Thirteen years later he was named the world’s wealthiest man by the American business magazine Forbes, his fortune estimated at $73bn.
While Slim, the son of Lebanese immigrants, has fallen off the list of the top 10 richest people in the world amid the rise of tech bros such as Elon Musk and Mark Zuckerberg, his net worth has swollen to $93bn.
What’s more, his investment in BT shows that at the age of 84 he has not lost his renowned appetite for opportunistic investment, swooping on the company’s shares at a time when many analysts are predicting a brighter future under the new chief executive Allison Kirkby.
Investors appeared cheered by Slim’s latest move: BT’s shares rose 4% on Thursday. He’s not the only billionaire on the share register: Altice, the group controlled by Moroccan-born telecoms mogul Patrick Drahi, is its largest shareholder.
BT and Slim seem a good fit. The Slim empire was founded on telecoms, in particular América Móvil, which secured a virtual monopoly on the telephone business in Mexico, a country of more than 100 million people.
But Slim also has interests in a sprawling array of sectors, including manufacturing, retail, energy and aviation.
Many of his investments are housed within Grupo Carso, a holding company whose title is a portmanteau of the first letters of his own name and that of his late wife, Soumaya Domit, with whom he had six children.
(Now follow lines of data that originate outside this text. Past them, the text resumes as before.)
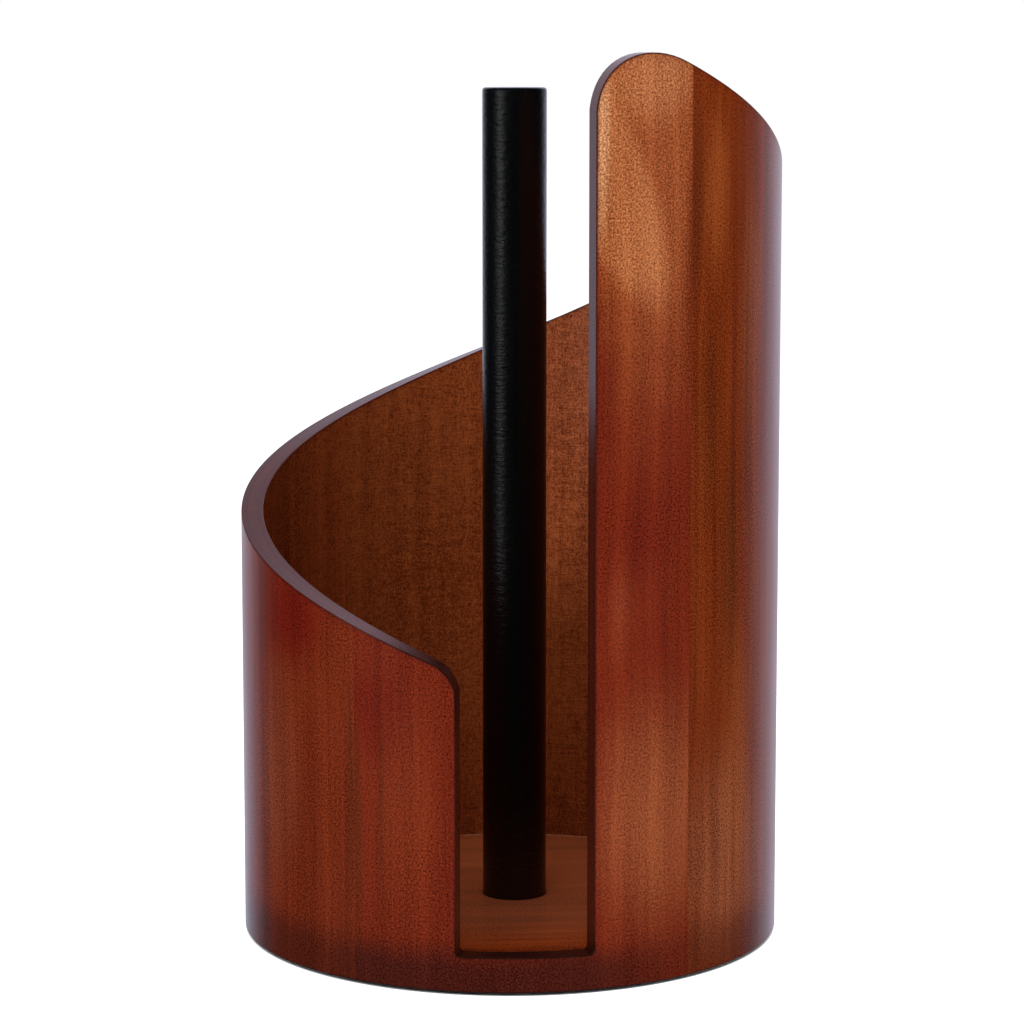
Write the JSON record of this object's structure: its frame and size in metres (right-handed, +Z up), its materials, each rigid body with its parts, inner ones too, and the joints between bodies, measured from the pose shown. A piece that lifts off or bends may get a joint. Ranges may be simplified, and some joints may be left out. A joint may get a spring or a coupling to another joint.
{
  "type": "paper towel holder",
  "caption": "Countertop paper towel holder: a bent, stained wood shell with a spiral rising rim and a front slot around a black post on a round base.",
  "frame": {"origin": "on the table under the shell's axis, at the bottom of the felt pads", "axes": "+Z up along the shell's axis; -Y is the front, where the slot opens; +X is the side where the rim is tall"},
  "size_m": [0.188, 0.188, 0.3072],
  "materials": {
    "outer_veneer": "stained wood veneer under satin lacquer",
    "inner_veneer": "stained wood veneer under satin lacquer",
    "core_ply": "dark stained ply edge under satin lacquer",
    "base_wood": "stained board under satin lacquer",
    "black_paint": "satin black paint on a wooden rod",
    "screw_steel": "zinc plated steel",
    "felt": "pressed felt"
  },
  "bodies": {
    "root": {"outer_leaf_front": "outer_veneer", "outer_leaf_left": "outer_veneer", "outer_leaf_back_left": "outer_veneer", "outer_leaf_back_right": "outer_veneer", "outer_leaf_right": "outer_veneer", "outer_cross_ply": "core_ply", "centre_ply": "core_ply", "inner_cross_ply": "core_ply", "inner_leaf_front_left": "inner_veneer", "inner_leaf_left": "inner_veneer", "inner_leaf_back": "inner_veneer", "inner_leaf_right": "inner_veneer", "inner_leaf_front_right": "inner_veneer", "base_board": "base_wood", "post": "black_paint", "post_screw": "screw_steel", "pad_front_left": "felt", "pad_back_left": "felt", "pad_back_right": "felt", "pad_front_right": "felt"}
  },
  "joints": []
}
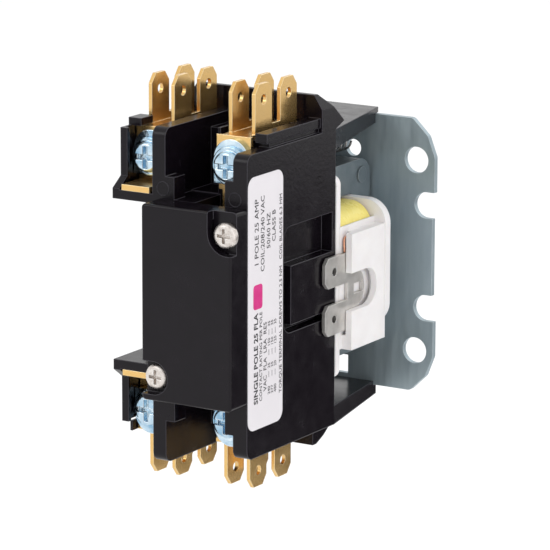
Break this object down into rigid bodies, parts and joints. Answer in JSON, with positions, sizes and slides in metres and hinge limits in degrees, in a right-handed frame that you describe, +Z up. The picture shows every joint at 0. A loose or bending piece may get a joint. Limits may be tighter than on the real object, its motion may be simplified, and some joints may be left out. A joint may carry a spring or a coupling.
{
  "type": "definite purpose contactor",
  "caption": "Compact single-pole contactor with a shunted second pole: black moulded body and cover, brass quick-connect and screw terminals, a coil and magnet on a slotted steel plate.",
  "frame": {"origin": "middle of the mounting plate, on its back face, midway between the four corner holes", "axes": "+Z up towards the line terminals, +Y out of the back of the mounting plate into the panel, +X to the right towards the label"},
  "size_m": [0.0492, 0.0676, 0.0832],
  "materials": {
    "zinc_plate": "satin zinc plate",
    "black_housing": "satin thermoset",
    "black_cover": "satin thermoset",
    "nickel_screw": "nickel plated",
    "zinc_screw": "blue zinc",
    "zinc_washer": "blue zinc",
    "brass_strap": "rolled",
    "brass_rivet": "rolled",
    "brass_plate": "rolled",
    "brass_tab": "rolled",
    "silver_contact": "satin",
    "copper_bridge": "rolled",
    "carrier_plastic": "moulded",
    "core_steel": "rolled",
    "rivet_steel": "satin",
    "spring_steel": "drawn wire",
    "copper_ring": "drawn",
    "cushion_rubber": "matt",
    "white_bobbin": "moulded nylon",
    "copper_winding": "enamelled",
    "yellow_tape": "polyester film",
    "tin_terminal": "tin plated",
    "copper_lead": "enamelled",
    "label_paper": "printed film"
  },
  "bodies": {
    "frame": {"base_plate": "zinc_plate", "bobbin": "white_bobbin", "clamp_washers": "zinc_washer", "coil_leads": "copper_lead", "coil_tape": "yellow_tape", "coil_terminals": "tin_terminal", "core_cushion": "cushion_rubber", "core_rivets": "rivet_steel", "cover_screws": "nickel_screw", "fixed_contacts": "silver_contact", "front_cover": "black_cover", "housing": "black_housing", "magnet_core": "core_steel", "quick_connect_line_shunt": "brass_tab", "quick_connect_line_switched": "brass_tab", "quick_connect_load_shunt": "brass_tab", "quick_connect_load_switched": "brass_tab", "rating_label": "label_paper", "return_springs": "spring_steel", "shading_rings": "copper_ring", "shunt_rivets": "brass_rivet", "shunt_strap": "brass_strap", "terminal_plate_line_shunt": "brass_plate", "terminal_plate_line_switched": "brass_plate", "terminal_plate_load_shunt": "brass_plate", "terminal_plate_load_switched": "brass_plate", "terminal_screws": "zinc_screw", "winding": "copper_winding"},
    "armature_carrier": {"contact_carrier": "carrier_plastic", "armature": "core_steel", "armature_rivets": "rivet_steel", "contact_spring": "spring_steel"},
    "contact_bridge_body": {"contact_bridge": "copper_bridge", "moving_contacts": "silver_contact"}
  },
  "joints": [
    {"name": "armature_slide", "type": "slide", "parent": "frame", "child": "armature_carrier", "axis": [0, 1, 0], "range_m": [0, 0.0034], "stiffness_N_per_m": 400, "springref_m": -0.004, "deforming": ["return_springs"]},
    {"name": "bridge_overtravel", "type": "slide", "parent": "armature_carrier", "child": "contact_bridge_body", "axis": [0, -1, 0], "range_m": [0, 0.00042], "stiffness_N_per_m": 900, "springref_m": -0.001, "deforming": ["contact_spring"]}
  ],
  "couplings": [
    {"joint": "bridge_overtravel", "follows": "armature_slide", "ratio": 0.12353}
  ]
}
Slim cuts a divisive figure in Mexico, according to his biographer, Diego Enrique Osorno, author of Slim: A Political Biography of the Richest Mexican in the World. “There are Mexicans who look at Slim with pride and see him as an aspirational figure … and there are those who consider him to be the symbol of our inequality,” said Osorno.
Slim is known for taking a simple but effective approach to investing, swooping on undervalued assets in times of economic turmoil and picking up bargains amid market panic.
Amid the global financial crisis that began in 2008 he snapped up a $150m stake in the Wall Street bank Citigroup and loaned $250m to the New York Times – saving it from bankruptcy, by some accounts.
He is said to have picked up his shrewdness for a deal from his father, Julián Slim Haddad, who arrived in Mexico in 1902 in order to avoid conscription into the Ottoman army. The Lebanese immigrant is said to have given his children ledgers to help them understand how to interpret financial transactions.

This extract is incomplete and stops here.